Vladimir Kush

Vladimir KUSH, Ripples on the Ocean, (Ondulações no Oceano)

Rumi

A vela do navio do ser humano é a fé.
Quando há uma vela, o vento pode levá-lo
A um lugar após outro de poder e maravilha.
Sem vela, todas as palavras são ventos.

Jalāl-ad-Dīn Muhammad RUMI




sexta-feira, 3 de outubro de 2008

A quem pertence o conhecimento?

Quem ensina as aves a voar e a cantar? Há uma resposta pronta para esta pergunta: é o instinto. O que é o instinto? Vamos enredar-nos em labirintos que, em lugar de aclarar a questão, a tornam impenetrável. Aparentemente há muitas maneiras de esconder o conhecimento. Platão, na alegoria da caverna, mostrou como a cultura serve este mesmo objectivo. Se as pessoas forem fechadas num lugar onde só lhes sejam mostradas representações julgarão conhecer. Se alguém conseguir sair da caverna e voltar para contar o que conheceu será desacreditado.

Como Marco Polo e Fernão Mendes Pinto o foram quando falaram da China: “Fernão, mentes? Minto.”

Aprendemos, adquirimos conhecimento, através do corpo e da mente. Quem já teve uma gata que pariu e viu os gatinhos bebés a aprender a andar, a correr e a saltar tem conhecimento disso. Quem só leu ou viu desenhos e imagens, em fotografias, na televisão ou no cinema, pode falar disso e julgar que tem esse conhecimento, mas não tem.

Até conhecer a neve já tinha lido sobre ela e já a tinha visto em imagens e sabia que era fria.

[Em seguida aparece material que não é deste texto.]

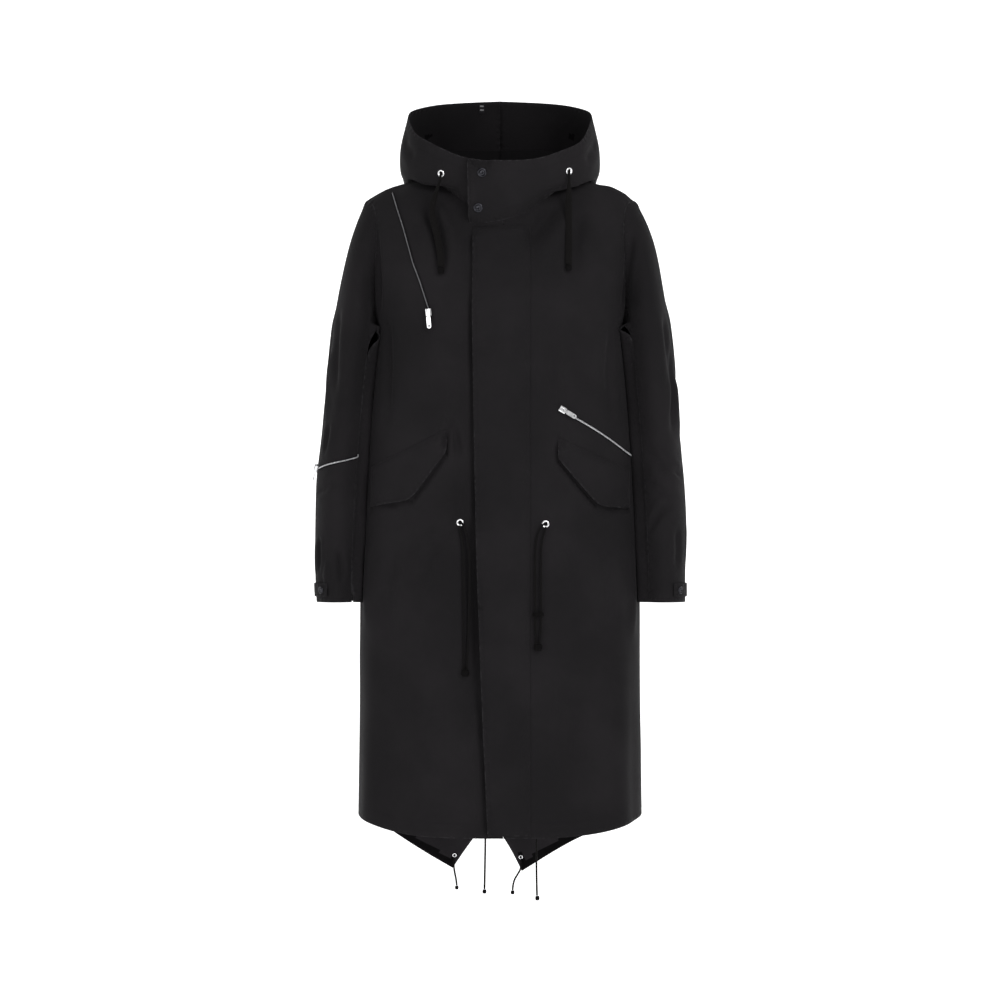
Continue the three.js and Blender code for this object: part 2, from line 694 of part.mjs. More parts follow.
// Places on a sleeve, by height and by turn round it in ring steps (0 outside, 4 in front)
function sleeveFace(sleeveWall, turn, z) {
  const { grid, normals } = sleeveWall;
  let k = 1 + sleeveFan.length;
  while (k < grid.length - 2 && grid[k + 1][0].z > z) k += 1;
  const down = (grid[k][0].z - z) / (grid[k][0].z - grid[k + 1][0].z);
  const m = Math.floor(turn);
  const blend = (field) => {
    const corner = (row, column) => field[row][(column + ringSteps) % ringSteps];
    const high = corner(k, m).clone().lerp(corner(k, m + 1), turn - m);
    return high.lerp(corner(k + 1, m).clone().lerp(corner(k + 1, m + 1), turn - m), down);
  };
  return { point: blend(grid), normal: blend(normals).normalize() };
}

function sleevePiece(name, wall, side, rows, thick, material) {
  const face = (lower) => rows.map((row) => row.map(({ turn, z, lift }) => {
    const { point, normal } = sleeveFace(wall, turn, z);
    return point.addScaledVector(normal, lift - lower);
  }));
  add(name, wallGeometry(face(0), face(thick), side), material);
}

// The zip across the wearer's right forearm
const sleeveZip = { from: 6.5, to: 1.5, high: -434, low: -453 };
sleevePiece('sleeve_zip', sleeveRight, 1, Array.from({ length: 11 }, (_, i) => {
  const turn = mix(sleeveZip.from, sleeveZip.to, i / 10);
  const z = mix(sleeveZip.high, sleeveZip.low, i / 10);
  const place = { turn, lift: laidOn + zipThick };
  return [{ ...place, z: z - zipWidth / 2 }, { ...place, z: z + zipWidth / 2 }];
}), zipThick, zipMaterial());
const sleeveEnd = sleeveFace(sleeveRight, 1.25, -454);
sliderAndPull('sleeve_zip', sleeveEnd.point, sleeveEnd.normal, vec(-0.6, 0.25, -0.76), 19);

// Cuff tabs, round the outside of each cuff, each with a snap
const cuffTab = { from: -1, to: 3, high: -636, low: -657 };
function cuffTabOn(sideName, side, wall) {
  const heights = [cuffTab.high, cuffTab.low];
  const rows = heights.map((z) => Array.from({ length: 9 }, (_, i) => ({
    turn: mix(cuffTab.from, cuffTab.to, i / 8), z, lift: laidOn + cloth,
  })));
  sleevePiece(`cuff_tab_${sideName}`, wall, side, rows, cloth, clothMaterial(blackCloth));
  const spot = sleeveFace(wall, 2.2, (cuffTab.high + cuffTab.low) / 2);
  addRound(`cuff_snap_${sideName}`, snapGeometry(6), darkMetal(), spot, laidOn + cloth + 0.45);
}

// Turned trims, with their axis out of the surface
function addRound(name, geometry, material, { point, normal }, lift) {
  const mesh = add(name, geometry, material);
  mesh.position.copy(point.clone().addScaledVector(normal, lift));
  mesh.quaternion.setFromUnitVectors(vec(0, 1, 0), normal);
}

function snapGeometry(radius) {
  const outline = [[0, 0], [radius, 0], [radius, 1], [radius - 1.3, 2], [radius * 0.55, 1.7],
    [radius * 0.4, 1], [0, 1]];
  return new THREE.LatheGeometry(outline.map(([r, y]) => new THREE.Vector2(r, y)), 14);
}

function eyeletGeometry(radius, hole) {
  const outline = [[hole, 0], [radius, 0], [radius, 0.5], [(radius + hole) / 2, 1.6], [hole + 0.2, 1.3],
    [hole, 0]];
  return new THREE.LatheGeometry(outline.map(([r, y]) => new THREE.Vector2(r, y)), 12);
}

cuffTabOn('right', -1, sleeveRight);
cuffTabOn('left', 1, sleeveLeft);

const onFace = 0.4; // under a round trim on its cloth
addRound('throat_snap_upper', snapGeometry(7.5), darkMetal(), faceAt([hoodLeft], -28.3, 10), onFace);
addRound('throat_snap_lower', snapGeometry(7.5), darkMetal(), faceAt([hoodLeft], -34.5, -45), onFace);

const eyeletRadius = 6;
const eyeletHole = 2.8;
const eyelets = [
  { name: 'hood_eyelet_right', panel: hoodRight, x: -93, z: 11, lift: 0.9 },
  { name: 'hood_eyelet_left', panel: hoodLeft, x: 109, z: 15, lift: 0.9 },
  { name: 'waist_eyelet_right', panel: frontRight, x: -62.3, z: -539.3, lift: 0.4 },
  { name: 'waist_eyelet_left', panel: frontLeft, x: 71.5, z: -541.5, lift: 0.4 },
];
for (const { name, panel, x, z, lift } of eyelets) {
  addRound(name, eyeletGeometry(eyeletRadius, eyeletHole), metal(), faceAt([panel], x, z), lift);
}

// The tails' drawcord eyelets, on their inner faces, which show below the front hem
const tailEyelets = [
  { name: 'tail_eyelet_right', panel: backRight, x: -74.5, z: -1086 },
  { name: 'tail_eyelet_left', panel: backLeft, x: 34, z: -1089 },
];
for (const { name, panel, x, z } of tailEyelets) {
  const { point, normal } = faceAt([panel], x, z);
  const inside = { point: point.addScaledVector(normal, -cloth), normal: normal.negate() };
  addRound(name, eyeletGeometry(3.6, 1.8), metal(), inside, onFace);
}

// A small bare tab inside the hood, at the middle of its back rim
function hoodTab() {
  const place = (column, row, depth) => {
    const { grid, normals } = hoodRight;
    const i = Math.floor(column);
    const j = Math.floor(row);
    const blend = (field) => field[j][i].clone().lerp(field[j][i + 1], column - i)
      .lerp(field[j + 1][i].clone().lerp(field[j + 1][i + 1], column - i), row - j);
    return blend(grid).addScaledVector(blend(normals).normalize(), -depth);
  };
  const face = (depth) => [12.94, 12.78, 12.62].map((row) => (
    [14.37, 14.54].map((column) => place(column, row, depth))
  ));
  add('hood_tab', wallGeometry(face(cloth + 0.6), face(cloth + 1.6), 1), clothMaterial(0x2b2a2d));
}
hoodTab();

// Drawcords: the middle of each cord as it hangs, from where it comes out to its end
const cords = {
  hood_cord_left: {
    wide: 9, thick: 3,
    path: [[109, -89.5, 13], [109, -91.5, 3], [108.8, -92.4, -8], [108.5, -93.4, -22], [108.2, -95.5, -38],
      [108, -99.8, -56], [108, -105, -76], [108, -110.5, -96], [108, -115.5, -116], [107.6, -119.5, -134]],
  },
  hood_cord_right: {
    wide: 9, thick: 3,
    path: [[-93.5, -90, 9], [-95, -92, -1], [-98.5, -92.8, -13], [-103, -94, -27], [-106.5, -97, -43],
      [-106, -101.6, -57], [-103, -106.5, -72], [-99, -111.5, -88], [-95.5, -116.5, -106],
      [-93, -120.5, -122],
      [-92.5, -123.5, -138]],
  },
  waist_cord_left_1: {
    wide: 3.4, thick: 3.4,
    path: [[71.6, -131.5, -546], [69.8, -132.5, -554], [66.8, -133, -564], [65, -133.6, -577],
      [64.3, -134.4, -595],
      [64.2, -135.4, -615], [64.2, -136.4, -637], [64.3, -137.4, -660], [64.4, -138.3, -684],
      [64, -138.8, -706],
      [61.8, -139.2, -728]],
  },
  waist_cord_left_2: {
    wide: 3.4, thick: 3.4,
    path: [[68.6, -131.2, -541.4], [64, -132, -546.5], [59.6, -132.8, -556], [56.4, -133.4, -570],
      [55.2, -134.3, -588],
      [55, -135.3, -609], [55, -136.3, -632], [55, -137.3, -656], [55, -138.3, -684], [55.4, -138.8, -706],
      [56.8, -139.2, -728]],
  },
  waist_cord_right_1: {
    wide: 3.4, thick: 3.4,
    path: [[-63.4, -132, -543.8], [-61.6, -132.8, -553], [-59, -133.2, -566], [-57.4, -133.6, -582],
      [-57, -134.3, -602],
      [-57, -135.1, -625], [-57, -136, -650], [-57, -136.8, -676], [-57, -137.7, -702], [-57, -138.7, -730],
      [-57, -140, -768]],
  },
  waist_cord_right_2: {
    wide: 3.4, thick: 3.4,
    path: [[-59.5, -132, -540], [-55.5, -132.8, -547], [-51.4, -133.4, -560], [-48.8, -134, -577],
      [-47.6, -134.8, -600],
      [-47.4, -135.6, -625], [-47.6, -136.4, -650], [-48.2, -137.3, -676], [-49, -138.2, -702],
      [-50.2, -139.2, -730],
      [-51.8, -140.4, -768]],
  },
  hem_cord_front_right: {
    wide: 3, thick: 3,
    path: [[-22.6, -140.7, -1016], [-22.7, -140.7, -1026], [-22.9, -140.7, -1038], [-23.1, -140.7, -1052],
      [-23.4, -140.7, -1068], [-23.7, -140.7, -1084], [-24, -140.7, -1099], [-24.3, -140.7, -1112]],
  },
  hem_cord_front_left: {
    wide: 3, thick: 3,
    path: [[57, -139.1, -1016], [57, -139.1, -1027], [57, -139.1, -1040], [57, -139.1, -1055],
      [57, -139.1, -1071],
      [57.1, -139.1, -1088], [57.4, -139.1, -1105], [57.8, -139.1, -1122]],
  },
  tail_cord_right: {
    wide: 3, thick: 3,
    path: [[-75, 142.6, -1089], [-75.6, 142.4, -1097], [-75.4, 142.4, -1106], [-74, 142.6, -1115],
      [-72, 142.8, -1125],
      [-70.8, 143, -1135]],
  },
  tail_cord_left: {
    wide: 3, thick: 3,
    path: [[34.2, 142.4, -1092], [34.4, 142.2, -1100], [33.2, 142.2, -1109], [28.8, 142.3, -1117],
      [24.2, 142.4, -1125],
      [21.6, 142.6, -1134], [20.6, 142.8, -1143]],
  },
};

function cordGeometry({ wide, thick, path }) {
  const curve = new THREE.CatmullRomCurve3(path.map((point) => vec(...point)));
  const outline = [];
  for (let i = 0; i < 8; i += 1) {
    const angle = (i + 0.5) * Math.PI / 4;
    const corner = 1 / Math.cos(Math.PI / 8);
    outline.push(new THREE.Vector2(Math.cos(angle) * wide / 2 * corner,
      Math.sin(angle) * thick / 2 * corner));
  }
  const shape = new THREE.Shape(outline);
  const steps = Math.round(curve.getLength() / Math.max(2.6 * thick, 1.2 * wide));
  return new THREE.ExtrudeGeometry(shape, { steps, extrudePath: curve, bevelEnabled: false });
}
const cordMaterial = () => new THREE.MeshStandardMaterial({ color: 0x1c1b1e, roughness: 0.85, metalness: 0 });
for (const [name, cord] of Object.entries(cords)) add(name, cordGeometry(cord), cordMaterial());

// Knots and squared ends below the cords: half-width, half-depth and height
const cordEnds = [
  { name: 'hood_cord_end_left', below: 'hood_cord_left', wide: 5.4, deep: 2.6, high: 10, shift: 0, set: 0 },
  { name: 'hood_cord_end_right', below: 'hood_cord_right', wide: 5.4, deep: 2.6, high: 11, shift: 0,
    set: 0 },
  { name: 'waist_cord_knot_left', below: 'waist_cord_left_1', wide: 7, deep: 4, high: 11, shift: -2.5,
    set: -2.2 },
  { name: 'waist_cord_knot_right', below: 'waist_cord_right_1', wide: 6.6, deep: 4, high: 11, shift: 2.6,
    set: -2.2 },
  { name: 'hem_cord_knot_front_right', below: 'hem_cord_front_right', wide: 3.2, deep: 3, high: 6,
    shift: 0, set: 0 },
  { name: 'hem_cord_knot_front_left', below: 'hem_cord_front_left', wide: 3.4, deep: 3, high: 7,
    shift: 0.6, set: 0 },
  { name: 'tail_cord_knot_right', below: 'tail_cord_right', wide: 3, deep: 2.8, high: 6, shift: 0, set: 0 },
  { name: 'tail_cord_knot_left', below: 'tail_cord_left', wide: 3.2, deep: 2.8, high: 6, shift: 0, set: 0 },
];

function knotGeometry(wide, deep, high) {
  const outline = [[0, 0], [0.72, 0], [1, -0.25], [1, -0.7], [0.7, -1], [0, -1]];
  const geometry = new THREE.LatheGeometry(outline.reverse().map(([r, up]) => new THREE.Vector2(r,
    up * high)), 10);
  geometry.rotateX(Math.PI / 2);
  geometry.scale(wide, deep, 1);
  return geometry;
}
for (const { name, below, wide, deep, high, shift, set } of cordEnds) {
  const { path } = cords[below];
  const [x, y, z] = path[path.length - 1];
  add(name, knotGeometry(wide, deep, high), cordMaterial()).position.set(x + shift, y + set, z - 0.7);
}

// The band that gathers the two strands of the left waist cord
function cordBand() {
  const shape = new THREE.Shape();
  shape.absellipse(0, 0, 8.8, 4.1, 0, 2 * Math.PI);
  const hole = new THREE.Path();
  hole.absellipse(0, 0, 7.6, 3.1, 0, 2 * Math.PI);
  shape.holes.push(hole);
  const band = new THREE.ExtrudeGeometry(shape, { depth: 6, bevelEnabled: false, curveSegments: 8 });
  add('waist_cord_band', band, cordMaterial()).position.set(59.7, -138.3, -686);
}
cordBand();

export default parka;
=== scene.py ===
import math

import bmesh
import bpy
import numpy as np
from mathutils import Matrix, Vector
from mathutils.bvhtree import BVHTree
from mathutils.kdtree import KDTree


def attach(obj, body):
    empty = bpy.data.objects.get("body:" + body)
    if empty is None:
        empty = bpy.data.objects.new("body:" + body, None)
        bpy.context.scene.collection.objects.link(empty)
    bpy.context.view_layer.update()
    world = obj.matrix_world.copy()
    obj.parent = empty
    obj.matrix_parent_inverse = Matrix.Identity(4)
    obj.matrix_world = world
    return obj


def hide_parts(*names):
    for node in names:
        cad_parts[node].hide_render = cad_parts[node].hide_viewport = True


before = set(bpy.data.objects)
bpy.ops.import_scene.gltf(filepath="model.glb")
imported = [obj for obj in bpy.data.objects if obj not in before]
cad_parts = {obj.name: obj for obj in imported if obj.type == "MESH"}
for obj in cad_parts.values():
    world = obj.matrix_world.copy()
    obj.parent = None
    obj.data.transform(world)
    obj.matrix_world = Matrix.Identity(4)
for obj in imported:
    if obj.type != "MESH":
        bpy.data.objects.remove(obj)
scene = bpy.context.scene
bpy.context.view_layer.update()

# Camera: level, in front of the coat, at the photograph's view
camera = {"place": (0, -6.0, -0.504), "lens": 135, "sensor": 36}
cameraData = bpy.data.cameras.new("camera")
cameraData.lens = camera["lens"]
cameraData.sensor_width = camera["sensor"]
cameraObject = bpy.data.objects.new("camera", cameraData)
cameraObject.location = camera["place"]
cameraObject.rotation_euler = (math.pi / 2, 0, 0)
scene.collection.objects.link(cameraObject)
scene.camera = cameraObject
scene.view_settings.view_transform = "Standard"
scene.view_settings.look = "None"
print("camera is set")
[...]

Quando conheci a neve fiquei deslumbrada e gelada mas ainda não conheço a neve como as pessoas que vivem em lugares onde neva. Nenhuma escola, nenhum professor ou professora pode ensinar o que é a neve a quem nunca a viu. Pode-se ensinar, sim, muitas palavras e frases sobre a neve. De modo que é possível, a quem não conhece a neve, falar de tal modo sobre ela que convença uma plateia de que a conhece, enquanto alguém que a conheça pode não encontrar palavras. Será fácil, então, ao orador fazer com que a maioria das pessoas acreditem que quem conhece a neve mas não sabe falar sobre ela não a conhece. Este é o poder das palavras e é por causa deste poder que acreditamos em muitas coisas que não são verdade e não acreditamos em muitas outras que são. A quem pertence o conhecimento?

Se quisermos conhecer a Sibéria e tivermos que escolher um guia faremos asneira em escolher o orador em vez de escolher quem ele humilhou em público.

Santo Agostinho, em “O Mestre” escreveu que ninguém, senão Deus, é Mestre, porque só se aprende com o que Ele nos dá. Porém os seres humanos julgam que podem apropriar-se do que não lhes pertence. Dividem assim o que é de todos de modo a que seja apenas de alguns e privam-se mutuamente de conhecimento como se privam da terra e dos frutos da terra e de amor e de poder.

Alexandre julgava-se e tem sido dito poderoso mas quando perguntou a Diógenes o que queria que lhe desse este limitou-se a pedir-lhe que saísse da frente do Sol e não lhe tirasse o que não podia dar-lhe.

Quem nega o conhecimento alheio e pertence a uma comunidade em que as pessoas mutuamente se convencem que o conhecimento lhes pertence são como Alexandre: fazem sombra...

Assim fazem os modernos com os antigos, os adultos com as crianças, os urbanos com os rurais, os colonialistas com os colonizados, etc. e vice-versa.